(Items listed in a dataset)

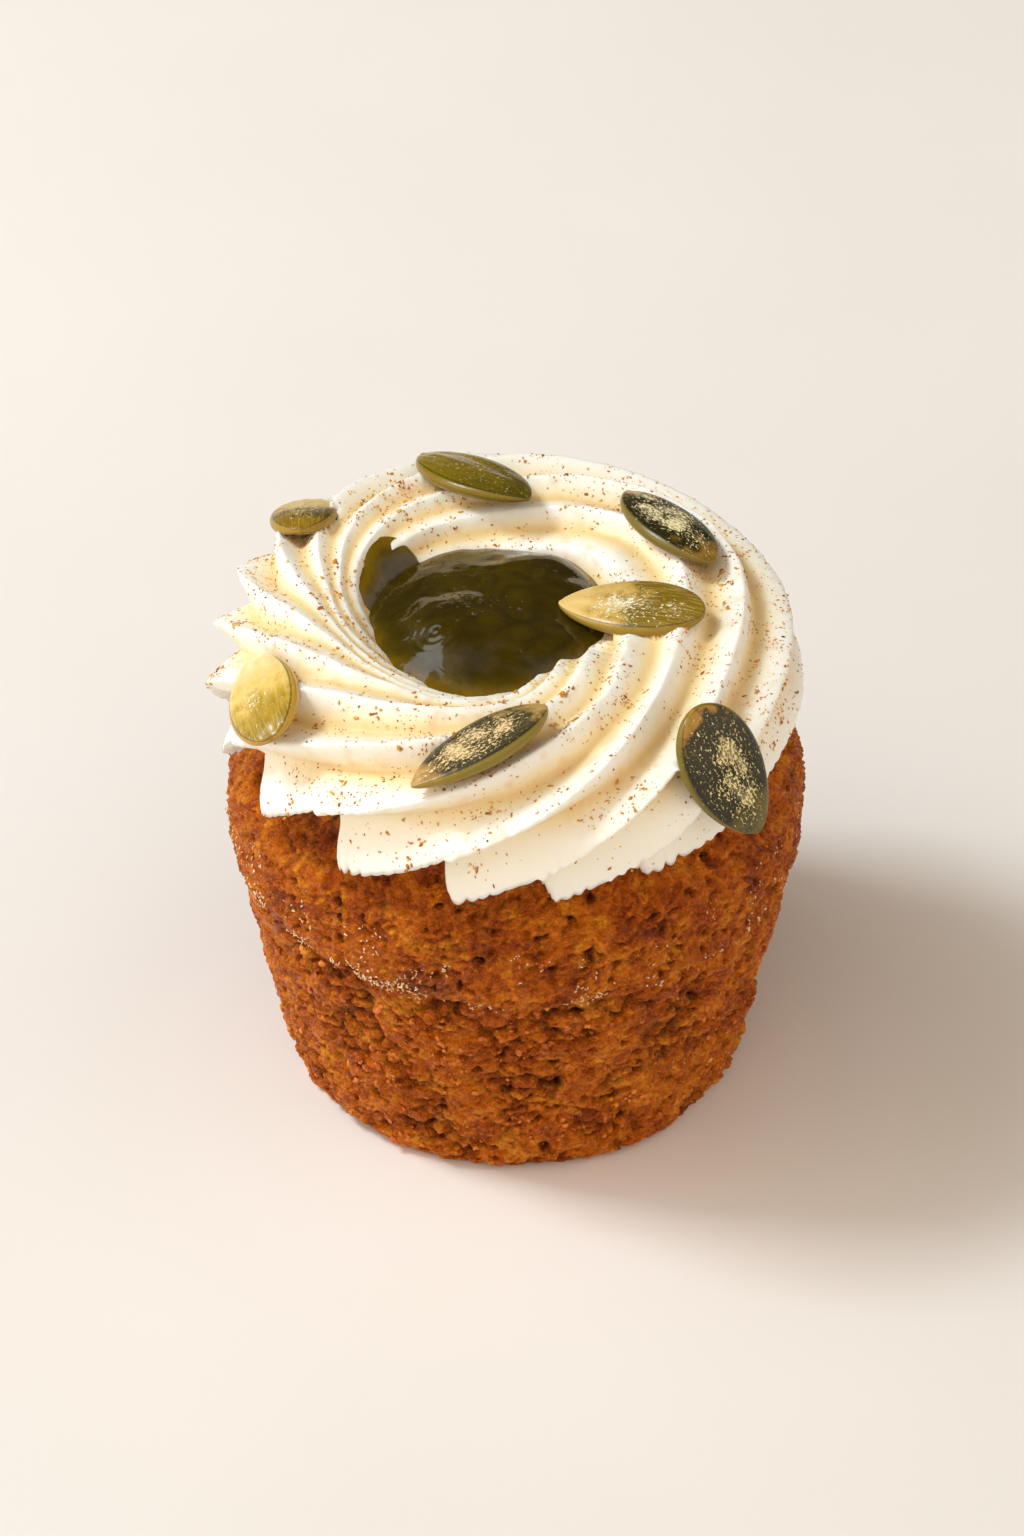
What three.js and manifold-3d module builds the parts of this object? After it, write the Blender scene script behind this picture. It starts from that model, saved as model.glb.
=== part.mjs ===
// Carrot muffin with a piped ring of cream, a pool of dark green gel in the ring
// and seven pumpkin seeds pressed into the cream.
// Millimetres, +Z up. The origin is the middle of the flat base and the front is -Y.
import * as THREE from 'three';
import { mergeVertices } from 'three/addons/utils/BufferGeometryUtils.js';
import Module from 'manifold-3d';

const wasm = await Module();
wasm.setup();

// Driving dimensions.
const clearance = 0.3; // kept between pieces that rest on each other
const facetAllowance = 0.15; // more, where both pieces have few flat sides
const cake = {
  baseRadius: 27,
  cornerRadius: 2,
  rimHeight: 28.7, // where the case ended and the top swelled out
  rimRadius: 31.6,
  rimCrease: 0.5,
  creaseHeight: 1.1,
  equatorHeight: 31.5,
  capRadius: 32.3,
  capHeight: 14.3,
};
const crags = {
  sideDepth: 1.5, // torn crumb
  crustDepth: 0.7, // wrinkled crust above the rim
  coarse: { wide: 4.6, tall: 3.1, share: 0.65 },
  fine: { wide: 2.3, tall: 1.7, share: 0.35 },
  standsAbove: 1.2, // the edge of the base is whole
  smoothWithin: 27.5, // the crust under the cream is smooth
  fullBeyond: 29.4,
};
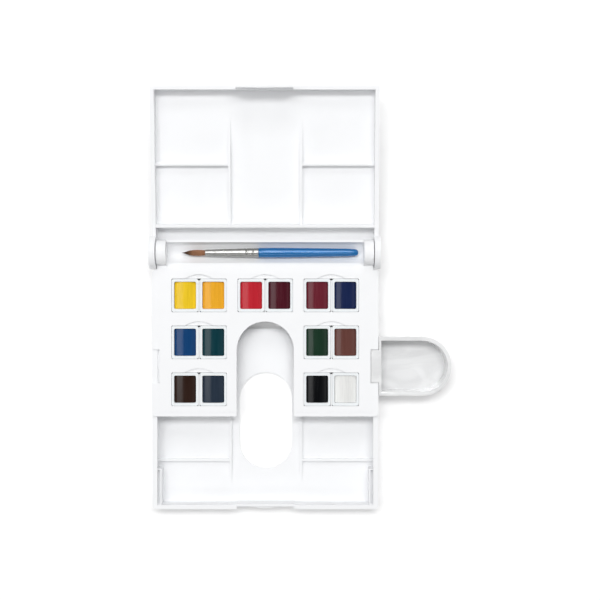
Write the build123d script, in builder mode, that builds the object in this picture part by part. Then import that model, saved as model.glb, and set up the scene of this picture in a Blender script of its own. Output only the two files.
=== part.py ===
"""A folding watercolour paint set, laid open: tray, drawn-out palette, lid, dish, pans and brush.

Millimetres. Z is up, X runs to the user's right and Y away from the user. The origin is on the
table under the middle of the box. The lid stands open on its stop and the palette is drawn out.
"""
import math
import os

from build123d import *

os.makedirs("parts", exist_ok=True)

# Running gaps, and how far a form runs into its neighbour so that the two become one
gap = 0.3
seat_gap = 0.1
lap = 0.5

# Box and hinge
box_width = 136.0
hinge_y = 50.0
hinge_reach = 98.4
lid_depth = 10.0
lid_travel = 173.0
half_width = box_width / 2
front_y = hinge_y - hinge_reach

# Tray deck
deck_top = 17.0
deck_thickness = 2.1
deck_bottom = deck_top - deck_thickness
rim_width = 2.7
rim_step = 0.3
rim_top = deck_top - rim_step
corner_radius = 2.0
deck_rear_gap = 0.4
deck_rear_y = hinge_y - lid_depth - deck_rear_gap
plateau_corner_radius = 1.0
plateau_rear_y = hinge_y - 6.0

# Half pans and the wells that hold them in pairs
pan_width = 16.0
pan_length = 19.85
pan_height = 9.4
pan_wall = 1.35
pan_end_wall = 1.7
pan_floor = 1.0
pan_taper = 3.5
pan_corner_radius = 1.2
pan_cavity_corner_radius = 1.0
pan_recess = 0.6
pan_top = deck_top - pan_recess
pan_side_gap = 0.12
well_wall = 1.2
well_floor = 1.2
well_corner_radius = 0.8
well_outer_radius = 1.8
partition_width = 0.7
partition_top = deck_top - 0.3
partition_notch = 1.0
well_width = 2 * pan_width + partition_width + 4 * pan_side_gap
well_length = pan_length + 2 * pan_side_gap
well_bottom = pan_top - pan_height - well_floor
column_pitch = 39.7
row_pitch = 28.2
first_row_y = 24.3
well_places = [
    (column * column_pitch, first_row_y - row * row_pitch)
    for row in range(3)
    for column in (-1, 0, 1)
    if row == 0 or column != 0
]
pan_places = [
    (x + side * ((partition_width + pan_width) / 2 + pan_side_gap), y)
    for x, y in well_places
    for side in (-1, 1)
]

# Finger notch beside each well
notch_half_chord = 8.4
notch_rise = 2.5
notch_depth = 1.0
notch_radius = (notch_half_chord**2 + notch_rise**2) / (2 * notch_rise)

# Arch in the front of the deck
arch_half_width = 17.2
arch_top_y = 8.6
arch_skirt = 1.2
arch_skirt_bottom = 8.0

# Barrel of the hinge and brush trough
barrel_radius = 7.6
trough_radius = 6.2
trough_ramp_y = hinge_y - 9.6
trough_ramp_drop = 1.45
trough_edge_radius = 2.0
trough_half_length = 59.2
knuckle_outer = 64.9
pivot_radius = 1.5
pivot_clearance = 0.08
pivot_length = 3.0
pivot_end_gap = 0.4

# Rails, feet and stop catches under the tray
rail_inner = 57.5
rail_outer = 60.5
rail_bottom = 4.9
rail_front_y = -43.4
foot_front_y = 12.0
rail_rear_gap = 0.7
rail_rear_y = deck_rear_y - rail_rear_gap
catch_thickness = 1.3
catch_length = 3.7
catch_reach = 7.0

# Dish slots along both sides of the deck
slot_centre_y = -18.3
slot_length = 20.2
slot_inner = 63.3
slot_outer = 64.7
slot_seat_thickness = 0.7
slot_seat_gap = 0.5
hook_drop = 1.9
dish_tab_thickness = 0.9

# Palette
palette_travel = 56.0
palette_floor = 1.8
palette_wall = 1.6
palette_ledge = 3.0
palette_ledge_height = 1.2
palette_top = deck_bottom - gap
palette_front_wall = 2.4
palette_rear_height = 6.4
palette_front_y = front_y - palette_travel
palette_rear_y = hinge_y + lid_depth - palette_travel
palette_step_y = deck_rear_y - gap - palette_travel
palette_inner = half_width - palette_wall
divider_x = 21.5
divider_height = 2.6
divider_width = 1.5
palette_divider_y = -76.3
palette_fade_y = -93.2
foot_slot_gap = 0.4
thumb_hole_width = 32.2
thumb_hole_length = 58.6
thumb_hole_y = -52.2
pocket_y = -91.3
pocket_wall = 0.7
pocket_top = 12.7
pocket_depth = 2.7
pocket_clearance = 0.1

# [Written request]
Hand back the material above in full, exactly as written.

# [Response]
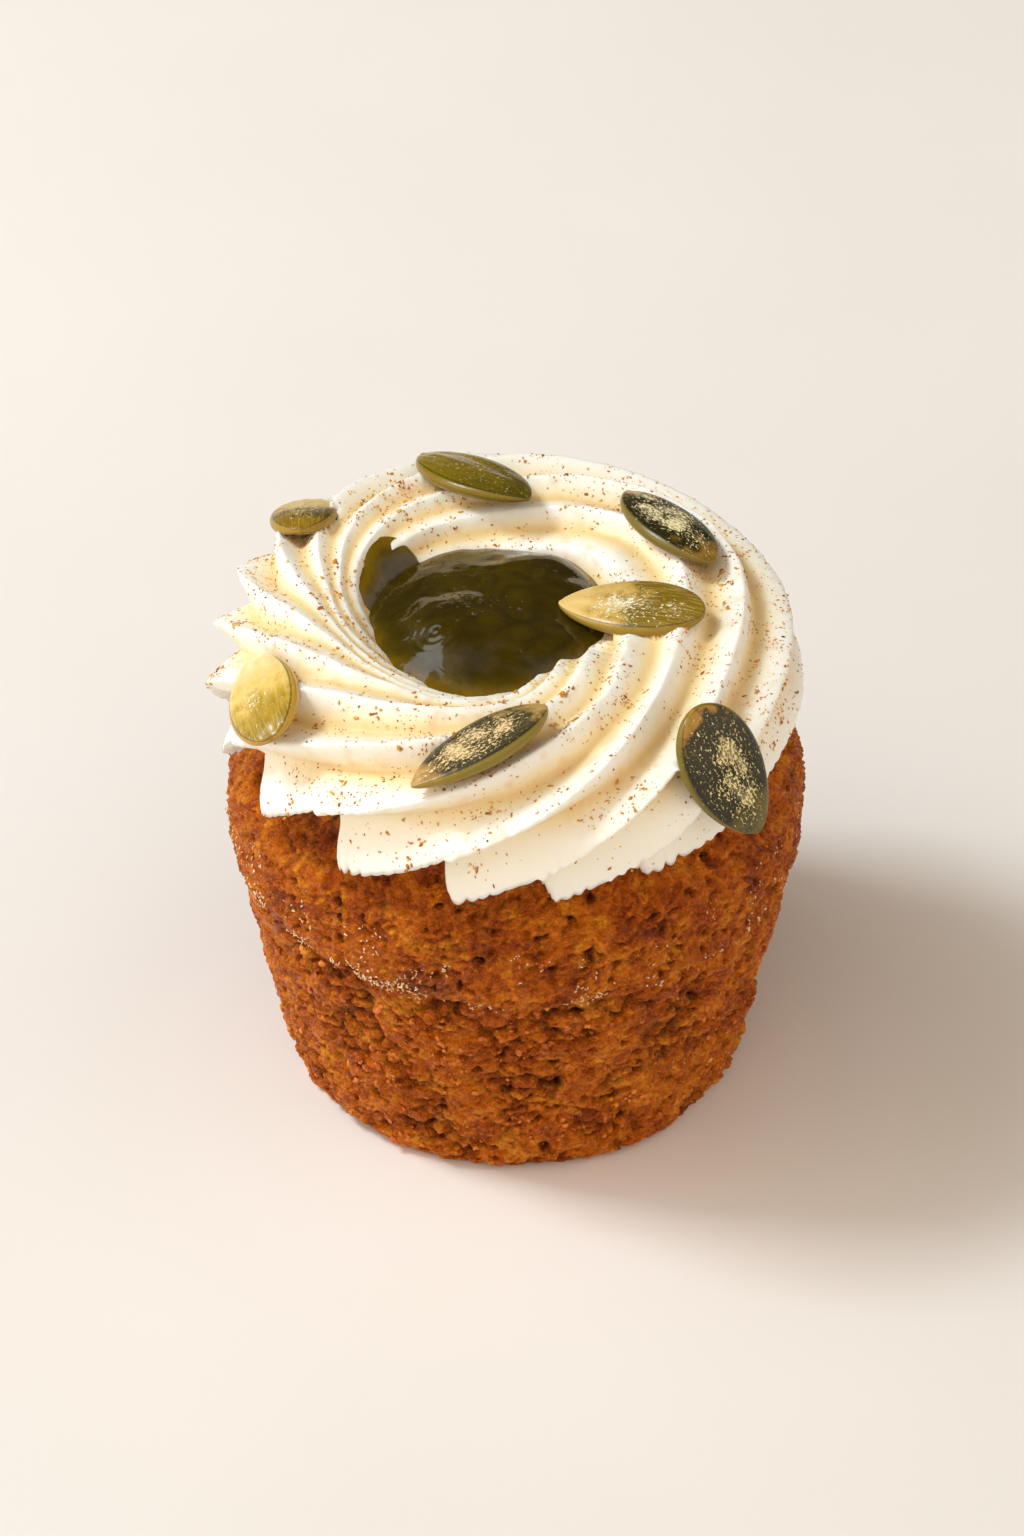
What three.js and manifold-3d module builds the parts of this object? After it, write the Blender scene script behind this picture. It starts from that model, saved as model.glb.
=== part.mjs ===
// Carrot muffin with a piped ring of cream, a pool of dark green gel in the ring
// and seven pumpkin seeds pressed into the cream.
// Millimetres, +Z up. The origin is the middle of the flat base and the front is -Y.
import * as THREE from 'three';
import { mergeVertices } from 'three/addons/utils/BufferGeometryUtils.js';
import Module from 'manifold-3d';

const wasm = await Module();
wasm.setup();

// Driving dimensions.
const clearance = 0.3; // kept between pieces that rest on each other
const facetAllowance = 0.15; // more, where both pieces have few flat sides
const cake = {
  baseRadius: 27,
  cornerRadius: 2,
  rimHeight: 28.7, // where the case ended and the top swelled out
  rimRadius: 31.6,
  rimCrease: 0.5,
  creaseHeight: 1.1,
  equatorHeight: 31.5,
  capRadius: 32.3,
  capHeight: 14.3,
};
const crags = {
  sideDepth: 1.5, // torn crumb
  crustDepth: 0.7, // wrinkled crust above the rim
  coarse: { wide: 4.6, tall: 3.1, share: 0.65 },
  fine: { wide: 2.3, tall: 1.7, share: 0.35 },
  standsAbove: 1.2, // the edge of the base is whole
  smoothWithin: 27.5, // the crust under the cream is smooth
  fullBeyond: 29.4,
};
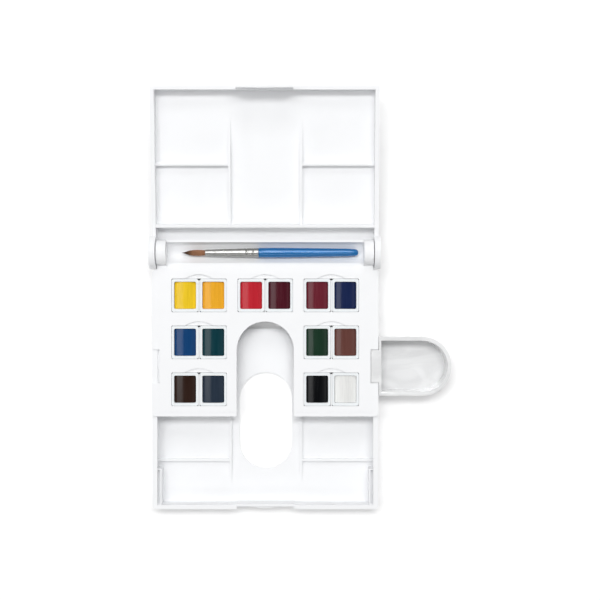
Write the build123d script, in builder mode, that builds the object in this picture part by part. Then import that model, saved as model.glb, and set up the scene of this picture in a Blender script of its own. Output only the two files.
=== part.py ===
"""A folding watercolour paint set, laid open: tray, drawn-out palette, lid, dish, pans and brush.

Millimetres. Z is up, X runs to the user's right and Y away from the user. The origin is on the
table under the middle of the box. The lid stands open on its stop and the palette is drawn out.
"""
import math
import os

from build123d import *

os.makedirs("parts", exist_ok=True)

# Running gaps, and how far a form runs into its neighbour so that the two become one
gap = 0.3
seat_gap = 0.1
lap = 0.5

# Box and hinge
box_width = 136.0
hinge_y = 50.0
hinge_reach = 98.4
lid_depth = 10.0
lid_travel = 173.0
half_width = box_width / 2
front_y = hinge_y - hinge_reach

# Tray deck
deck_top = 17.0
deck_thickness = 2.1
deck_bottom = deck_top - deck_thickness
rim_width = 2.7
rim_step = 0.3
rim_top = deck_top - rim_step
corner_radius = 2.0
deck_rear_gap = 0.4
deck_rear_y = hinge_y - lid_depth - deck_rear_gap
plateau_corner_radius = 1.0
plateau_rear_y = hinge_y - 6.0

# Half pans and the wells that hold them in pairs
pan_width = 16.0
pan_length = 19.85
pan_height = 9.4
pan_wall = 1.35
pan_end_wall = 1.7
pan_floor = 1.0
pan_taper = 3.5
pan_corner_radius = 1.2
pan_cavity_corner_radius = 1.0
pan_recess = 0.6
pan_top = deck_top - pan_recess
pan_side_gap = 0.12
well_wall = 1.2
well_floor = 1.2
well_corner_radius = 0.8
well_outer_radius = 1.8
partition_width = 0.7
partition_top = deck_top - 0.3
partition_notch = 1.0
well_width = 2 * pan_width + partition_width + 4 * pan_side_gap
well_length = pan_length + 2 * pan_side_gap
well_bottom = pan_top - pan_height - well_floor
column_pitch = 39.7
row_pitch = 28.2
first_row_y = 24.3
well_places = [
    (column * column_pitch, first_row_y - row * row_pitch)
    for row in range(3)
    for column in (-1, 0, 1)
    if row == 0 or column != 0
]
pan_places = [
    (x + side * ((partition_width + pan_width) / 2 + pan_side_gap), y)
    for x, y in well_places
    for side in (-1, 1)
]

# Finger notch beside each well
notch_half_chord = 8.4
notch_rise = 2.5
notch_depth = 1.0
notch_radius = (notch_half_chord**2 + notch_rise**2) / (2 * notch_rise)

# Arch in the front of the deck
arch_half_width = 17.2
arch_top_y = 8.6
arch_skirt = 1.2
arch_skirt_bottom = 8.0

# Barrel of the hinge and brush trough
barrel_radius = 7.6
trough_radius = 6.2
trough_ramp_y = hinge_y - 9.6
trough_ramp_drop = 1.45
trough_edge_radius = 2.0
trough_half_length = 59.2
knuckle_outer = 64.9
pivot_radius = 1.5
pivot_clearance = 0.08
pivot_length = 3.0
pivot_end_gap = 0.4

# Rails, feet and stop catches under the tray
rail_inner = 57.5
rail_outer = 60.5
rail_bottom = 4.9
rail_front_y = -43.4
foot_front_y = 12.0
rail_rear_gap = 0.7
rail_rear_y = deck_rear_y - rail_rear_gap
catch_thickness = 1.3
catch_length = 3.7
catch_reach = 7.0

# Dish slots along both sides of the deck
slot_centre_y = -18.3
slot_length = 20.2
slot_inner = 63.3
slot_outer = 64.7
slot_seat_thickness = 0.7
slot_seat_gap = 0.5
hook_drop = 1.9
dish_tab_thickness = 0.9

# Palette
palette_travel = 56.0
palette_floor = 1.8
palette_wall = 1.6
palette_ledge = 3.0
palette_ledge_height = 1.2
palette_top = deck_bottom - gap
palette_front_wall = 2.4
palette_rear_height = 6.4
palette_front_y = front_y - palette_travel
palette_rear_y = hinge_y + lid_depth - palette_travel
palette_step_y = deck_rear_y - gap - palette_travel
palette_inner = half_width - palette_wall
divider_x = 21.5
divider_height = 2.6
divider_width = 1.5
palette_divider_y = -76.3
palette_fade_y = -93.2
foot_slot_gap = 0.4
thumb_hole_width = 32.2
thumb_hole_length = 58.6
thumb_hole_y = -52.2
pocket_y = -91.3
pocket_wall = 0.7
pocket_top = 12.7
pocket_depth = 2.7
pocket_clearance = 0.1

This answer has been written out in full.